**What needs to be done**
Exactly the lines from the start of the data through the line containing "return bark" should be output, with both ends kept and nothing added.

----

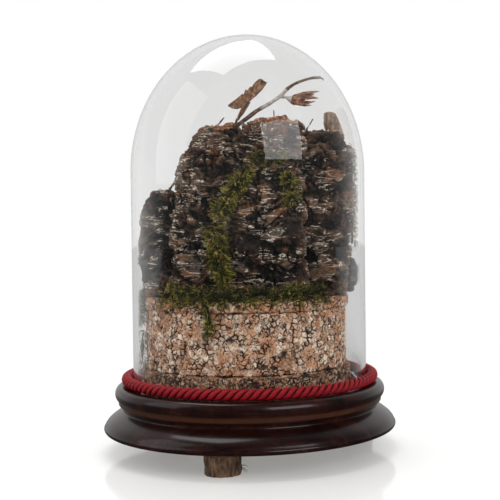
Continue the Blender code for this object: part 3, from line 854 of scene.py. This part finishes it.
# %% Bark finish
def cork_bark(name, grey, lichen, orange):
    """Weathered cork bark: how grey it is, how much lichen it has, and how orange a break is.
    Lichen grows in thin wavy lines, where one value of a noise that is long across is crossed."""
    bark = Finish(name, 0.88, Specular_IOR_Level=0.3)
    relief, upward = bark.mark("relief"), bark.mark("upward")
    grit = bark.noise(bark.at, 1.5, 4, 0.7)
    lines = bark.noise(bark.scaled(bark.at, (0.34, 0.34, 1.0)), 1.7, 4, 0.65, 0.8)
    patch = bark.noise(bark.at, 22, 3, 0.55, seed=0.7)
    # Painted shade: a low relief pulls the tone down to near-black in furrows and cracks, on top of the
    # bark's own darker colour there.
    tone = 0.55 * relief + 0.50 * lines + 0.42 * grit - 0.28
    brown = bark.ramp(
        tone, (0.30, (0.0014, 0.0007, 0.0004)), (0.48, (0.011, 0.0056, 0.0030)),
        (0.66, (0.050, 0.027, 0.015)), (0.90, (0.19, 0.12, 0.078))
    )
    slate = bark.ramp(
        tone, (0.30, (0.0014, 0.0011, 0.0009)), (0.48, (0.012, 0.0095, 0.0078)),
        (0.66, (0.050, 0.041, 0.033)), (0.90, (0.20, 0.17, 0.145))
    )
    body = bark.mix(bark.rise(patch, 0.58 - grey * 0.3, 0.72 - grey * 0.3), brown, slate)
    warm = bark.rise(bark.noise(bark.at, 13, 3, 0.6, seed=1.9), 0.50, 0.64) * 0.6
    body = bark.mix(
        warm, body, bark.mix(bark.rise(tone, 0.3, 0.8), (0.004, 0.0014, 0.0007), (0.22, 0.088, 0.038))
    )
    waves = bark.noise(bark.scaled(bark.at, (0.22, 0.22, 1.0)), 3.4, 2, 0.5, 0.9, seed=2.6)
    line = 1 - bark.rise(abs(waves - 0.5), 0.012, 0.034)
    growth = bark.noise(bark.at, 15, 3, 0.6, seed=3.1)
    bloom = line * bark.rise(
        growth + 0.25 * (relief - 0.5), 0.66 - lichen * 0.36, 0.72 - lichen * 0.36
    ) * bark.rise(grit, 0.32, 0.42)
    body = bark.mix(
        bloom * 0.9, body, bark.mix(bark.rise(grit, 0.45, 0.62), (0.33, 0.27, 0.21), (0.86, 0.80, 0.71))
    )
    broken = bark.rise(upward + 0.5 * (patch - 0.5), 0.66, 0.90) * orange
    inner = bark.ramp(
        0.6 * grit + 0.4 * lines, (0.40, (0.020, 0.006, 0.003)), (0.50, (0.20, 0.070, 0.028)),
        (0.63, (0.58, 0.30, 0.165))
    )
    bark.colour(bark.mix(broken, body, inner))
    bark.bump(0.5 * grit + 0.5 * lines, 0.8)
    return bark


bark_rugged = cork_bark("cork_bark_rugged", 0.2, 0.34, 0.0)
bark_crown = cork_bark("cork_bark_crown", 0.2, 0.34, 0.9)
bark_grey = cork_bark("cork_bark_grey", 0.55, 0.26, 0.0)


# %% [markdown]
# Glued plates lean into the glass if they grow too far, so every landscape piece is trimmed to a
# cylinder and a half ellipsoid just inside the jar.
# %% Trim to the jar
JAR = OUTER - WALL - 0.8
TALLER = (CROWN_HEIGHT - WALL - 0.8) / JAR


def trim_to_jar(mesh):
    """Pulls in any point that lies closer than about a millimetre to the glass."""
    places = np.empty(len(mesh.vertices) * 3)
    mesh.vertices.foreach_get("co", places)
    places = places.reshape(-1, 3) / MM
    out = np.maximum(np.hypot(places[:, 0], places[:, 1]), 1e-6)
    places[:, :2] *= np.minimum(1, JAR / out)[:, None]
    over = (places - (0, 0, spring)) / (1, 1, TALLER)
    high = (over[:, 2] > 0) & (np.linalg.norm(over, axis=1) > JAR)
    over[high] *= (JAR / np.linalg.norm(over[high], axis=1))[:, None]
    places[high] = over[high] * (1, 1, TALLER) + (0, 0, spring)
    mesh.vertices.foreach_set("co", (places * MM).ravel())
    mesh.update()


# %% Weather the plates
PLATES = {
    "left_slab": (bark_grey, 0.75, dict(Swell=0.0008, Ridge=0.0016, Crack=0.0016, Shift=0.11)),
    "lower_left": (bark_rugged, 0.70, dict(Ridge=0.0045, Shift=0.23)),
    "left_shoulder": (bark_crown, 0.70, dict(Swell=0.0045, Ridge=0.0046, Shift=0.37)),
    "centre": (bark_crown, 0.75, dict(Swell=0.0040, Ridge=0.0050, Crack=0.0038, Shift=0.41)),
    "right": (bark_rugged, 0.80, dict(Swell=0.0030, Ridge=0.0040, Shift=0.53)),
    "right_chunk": (bark_grey, 0.60, dict(Swell=0.0012, Ridge=0.0022, Crack=0.0012, Shift=0.61)),
    "rear_left": (bark_rugged, 0.90, dict(Shift=0.71)),
    "rear_right": (bark_rugged, 0.90, dict(Shift=0.83)),
}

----

**Full response**
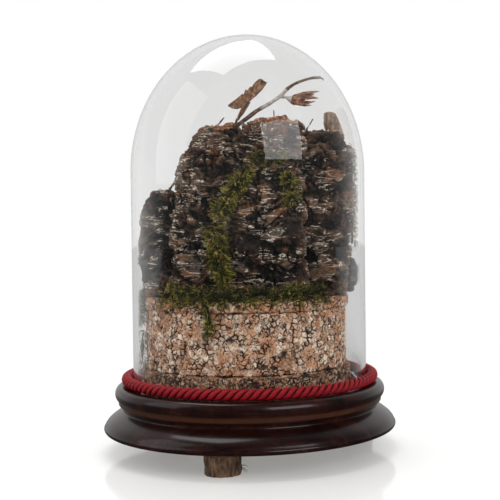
Continue the Blender code for this object: part 3, from line 854 of scene.py. This part finishes it.
# %% Bark finish
def cork_bark(name, grey, lichen, orange):
    """Weathered cork bark: how grey it is, how much lichen it has, and how orange a break is.
    Lichen grows in thin wavy lines, where one value of a noise that is long across is crossed."""
    bark = Finish(name, 0.88, Specular_IOR_Level=0.3)
    relief, upward = bark.mark("relief"), bark.mark("upward")
    grit = bark.noise(bark.at, 1.5, 4, 0.7)
    lines = bark.noise(bark.scaled(bark.at, (0.34, 0.34, 1.0)), 1.7, 4, 0.65, 0.8)
    patch = bark.noise(bark.at, 22, 3, 0.55, seed=0.7)
    # Painted shade: a low relief pulls the tone down to near-black in furrows and cracks, on top of the
    # bark's own darker colour there.
    tone = 0.55 * relief + 0.50 * lines + 0.42 * grit - 0.28
    brown = bark.ramp(
        tone, (0.30, (0.0014, 0.0007, 0.0004)), (0.48, (0.011, 0.0056, 0.0030)),
        (0.66, (0.050, 0.027, 0.015)), (0.90, (0.19, 0.12, 0.078))
    )
    slate = bark.ramp(
        tone, (0.30, (0.0014, 0.0011, 0.0009)), (0.48, (0.012, 0.0095, 0.0078)),
        (0.66, (0.050, 0.041, 0.033)), (0.90, (0.20, 0.17, 0.145))
    )
    body = bark.mix(bark.rise(patch, 0.58 - grey * 0.3, 0.72 - grey * 0.3), brown, slate)
    warm = bark.rise(bark.noise(bark.at, 13, 3, 0.6, seed=1.9), 0.50, 0.64) * 0.6
    body = bark.mix(
        warm, body, bark.mix(bark.rise(tone, 0.3, 0.8), (0.004, 0.0014, 0.0007), (0.22, 0.088, 0.038))
    )
    waves = bark.noise(bark.scaled(bark.at, (0.22, 0.22, 1.0)), 3.4, 2, 0.5, 0.9, seed=2.6)
    line = 1 - bark.rise(abs(waves - 0.5), 0.012, 0.034)
    growth = bark.noise(bark.at, 15, 3, 0.6, seed=3.1)
    bloom = line * bark.rise(
        growth + 0.25 * (relief - 0.5), 0.66 - lichen * 0.36, 0.72 - lichen * 0.36
    ) * bark.rise(grit, 0.32, 0.42)
    body = bark.mix(
        bloom * 0.9, body, bark.mix(bark.rise(grit, 0.45, 0.62), (0.33, 0.27, 0.21), (0.86, 0.80, 0.71))
    )
    broken = bark.rise(upward + 0.5 * (patch - 0.5), 0.66, 0.90) * orange
    inner = bark.ramp(
        0.6 * grit + 0.4 * lines, (0.40, (0.020, 0.006, 0.003)), (0.50, (0.20, 0.070, 0.028)),
        (0.63, (0.58, 0.30, 0.165))
    )
    bark.colour(bark.mix(broken, body, inner))
    bark.bump(0.5 * grit + 0.5 * lines, 0.8)
    return bark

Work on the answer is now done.